= Phantom debt =

Phantom debt or zombie debt is a debt that is old, defaulted, or not owed and is somehow still being pursued for collection to be paid by the presumed debtor. It generally refers to debt that is more than 3 years old, is long forgotten about or belonged to someone else – like someone with the same name or a deceased parent. The amount owed can grow to hundreds or thousands of dollars more than what was originally owed. An example of this is from George Lovelock.
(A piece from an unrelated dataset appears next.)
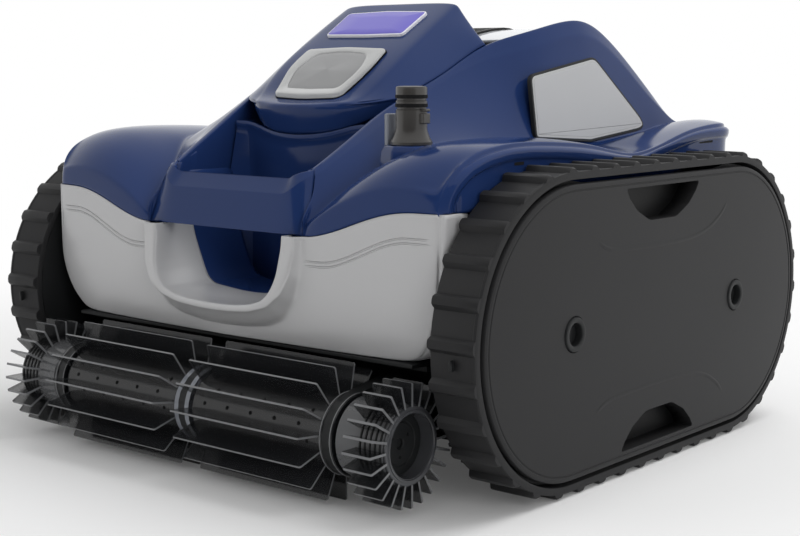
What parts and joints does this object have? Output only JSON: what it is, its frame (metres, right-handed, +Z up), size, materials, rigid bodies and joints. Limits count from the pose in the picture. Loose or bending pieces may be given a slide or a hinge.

George missed an 11 cent Verizon bill and seven years later it had grown to $4,000.00.

Sometimes it was never owed, was owed by a deceased parent, or that was previously owed by the presumed debtor, but was previously paid in full, settled, discharged via bankruptcy or a dismissed court case, is beyond the statute of limitations, or is otherwise not legally collectible, but that a collection agency or other similar service is aggressively attempting to collect, often fraudulently.

While the concept of phantom debt is quite old, it has gotten a lot of attention since the 1990s.

Very often, collectors of phantom debt use intimidating, abusive, or otherwise illegal tactics in an attempt to collect phantom debt that include frequent phone calls, calls to the victim's place of employment, or threats of scary consequences against the victim that sometimes include arrest and/or criminal prosecution. In the United States, such tactics violate the Fair Debt Collection Practices Act.

The source of phantom debt may be from collectors who buy the debt from other collectors for pennies on the dollar, some of which take action that is not legal in order to collect that debt. Unlawful techniques used include suing or threatening to sue, reaging the debt on the victim's credit report to circumvent limits on reporting, or falsely promising to remove a negative credit report entry in exchange for a partial payment.